このような愛の神であるが、他方キリスト教では神のさばきということもはっきりと記されている。ただ神に心を向けかえるだけで、何にも代えがたい主の平安を与えられる道が備えられているのに、それをあえて意識的に拒み、真実なものを踏みにじることを続けていくならば、さばきが必ずある。また主の名を用いていながら、じつは自分の利益を求めていくような偽りの心を続けていくなら、やはりさばきは必ず生じる。それは何かの事故や病気ということで、その警告やさばきが行われることもあるだろう。しかし、そのようなことは真実に生きる人にも生じることであり、さばきとはいえないことも多い。
さばきはもっと身近に実感できることである。私たち自身においても、他人に不信実なことをいったり、したりすれば何か心が穏やかでない。清い喜びは確実に消えていく。そこにさばきがある。逆に他人にたいしてそれがよくない人であっても、もし祈りをもって対することができたとき、どこか心にさわやかさがとどまる。

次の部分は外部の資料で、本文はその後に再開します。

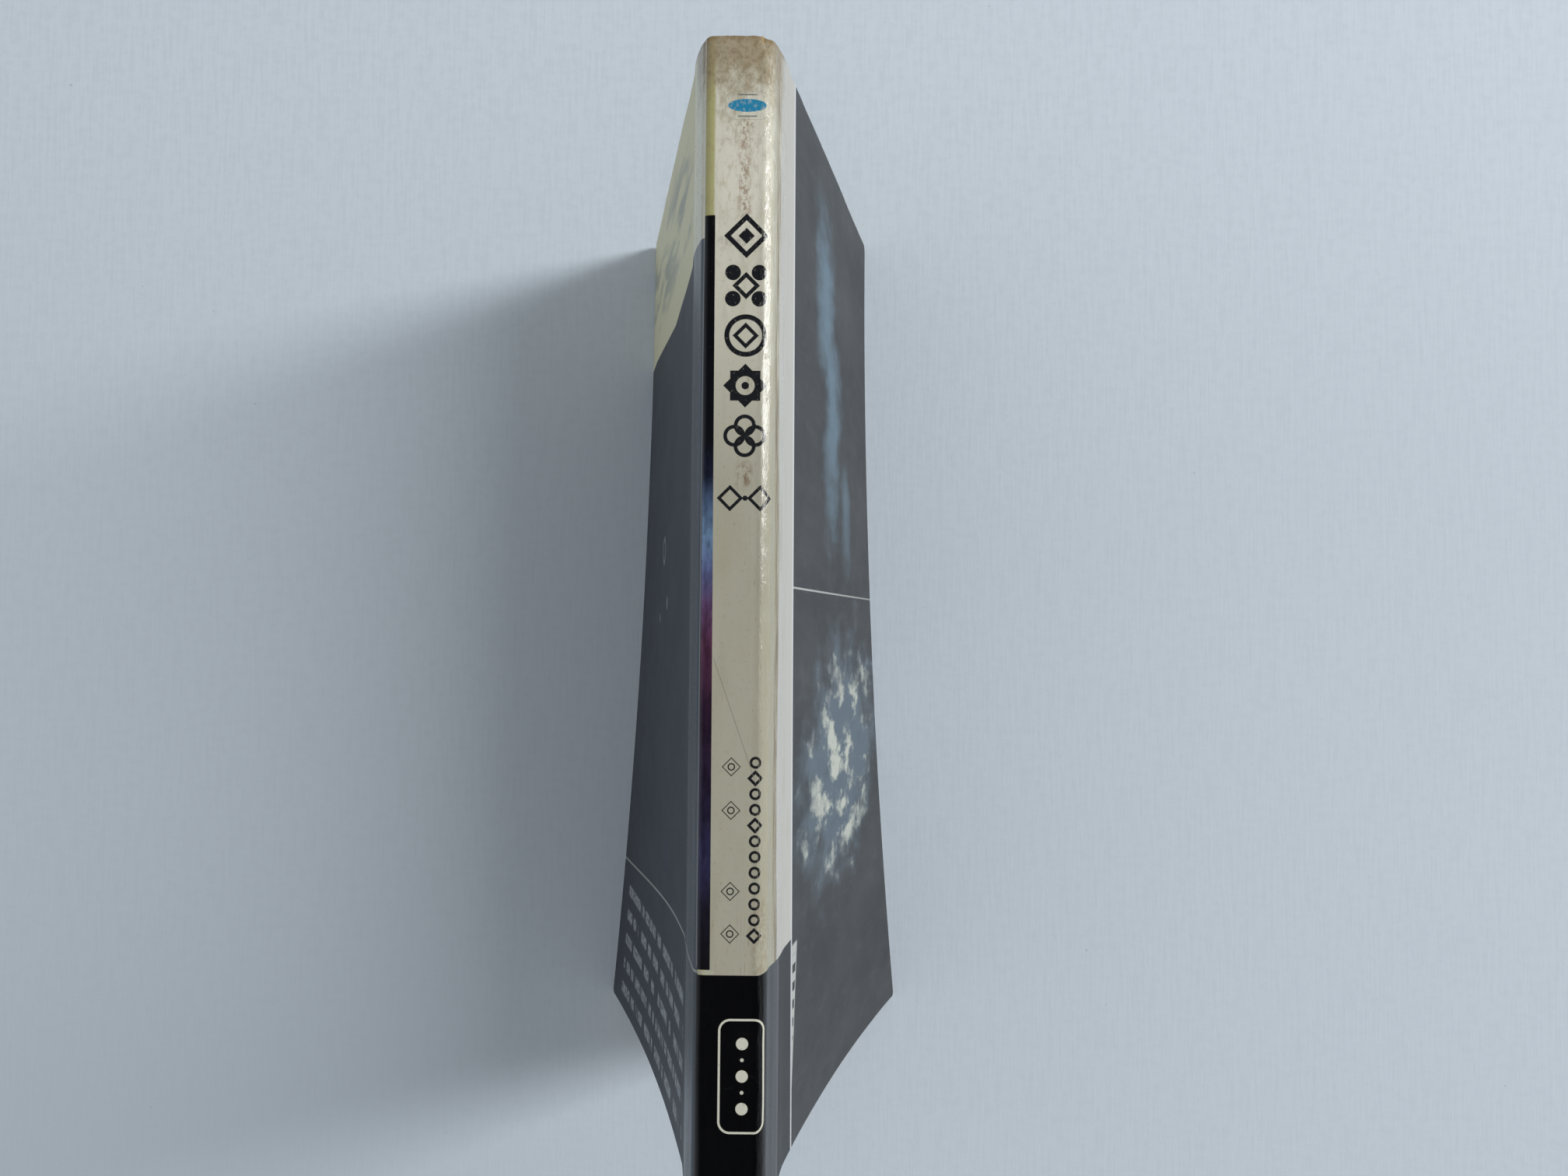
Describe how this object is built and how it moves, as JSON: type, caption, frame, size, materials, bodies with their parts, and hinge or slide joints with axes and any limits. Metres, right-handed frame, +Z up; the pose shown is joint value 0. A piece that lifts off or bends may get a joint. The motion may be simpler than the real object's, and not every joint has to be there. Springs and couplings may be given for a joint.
{
  "type": "paperback book",
  "caption": "Pocket-size paperback with a laminated card cover, standing on its fore edge with the spine up, its leaves fanned and both covers hinged along the spine.",
  "frame": {"origin": "on the floor under the middle of the book, which stands on its fore edge", "axes": "+X from the front cover to the back cover, +Y towards the head, +Z up from the fore edge to the spine"},
  "size_m": [0.0686, 0.184, 0.105],
  "materials": {
    "page_paper": "aged uncoated pulp paper",
    "binding_glue": "aged clear binding glue",
    "spine_card": "printed card under a gloss film",
    "front_card": "printed card under a gloss film",
    "back_card": "printed card under a gloss film"
  },
  "bodies": {
    "text_block": {"page_block": "page_paper", "binding_glue": "binding_glue", "cover_spine": "spine_card"},
    "front": {"front_cover": "front_card"},
    "back": {"back_cover": "back_card"}
  },
  "joints": [
    {"name": "front_opening", "type": "hinge", "parent": "text_block", "child": "front", "pos_m": [-0.00732, 0, 0.09712], "axis": [0, 1, 0], "range_deg": [0, 160]},
    {"name": "back_opening", "type": "hinge", "parent": "text_block", "child": "back", "pos_m": [0.00732, 0, 0.09712], "axis": [0, -1, 0], "range_deg": [0, 160]}
  ]
}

神がもっておられるような真実を軽んじ、自分中心に汚れた考えや行動を続けていくときには、その人は必ず心が濁り、それはよどんだ目や表情、濁った声などとなって自然に外にも現れてくる。そこにさばきがある。そしてそのような場合には心のなかに決して澄んだ喜びや深い平安は与えられず、真実な友人などが確実にいなくなっていく。
このように、さばきはいわゆる不幸とされるようなことでなく、私たちの日常の心の世界に確実になされているのである。
旧約聖書の預言書において、つぎのように記されていることは、いまから二五〇〇年以上も昔に書かれたことであるが、そのまま現代に生きる私たちに、神のさばきがとんなことであるかを告げている。

その心が主を離れ去っている人はのろわれる。彼は荒れ地の裸の木。恵みの雨を見ることなく、人の住めない不毛の地、暑い荒れ野を住まいとする。(エレミヤ書十七章より)

そのよう者は、深い平安なく、心にうるおいなく、真に心を結び合う友も与えられない。
しかし、このような状態に陥って神の御手にかかることがいかに重大なことかを思い知らされて、神に立ち返るとき、そのような状態からでも人は再び神の愛を受けて生きることができるようになる。ここにも神の愛がある。
神の愛は、果てしない。しかしまた神のさばきも、たんに個人にとどまらず、家庭や社会、国家全体、そしてその背後にある悪そのものにも及ぶのである。神への愛が聖書のいたるところで示されているとともに、しはしば神をおそれよと言われているのはそうした愛とさばきを同時にもって、すべての人、全世界に及ぼすことができるからである。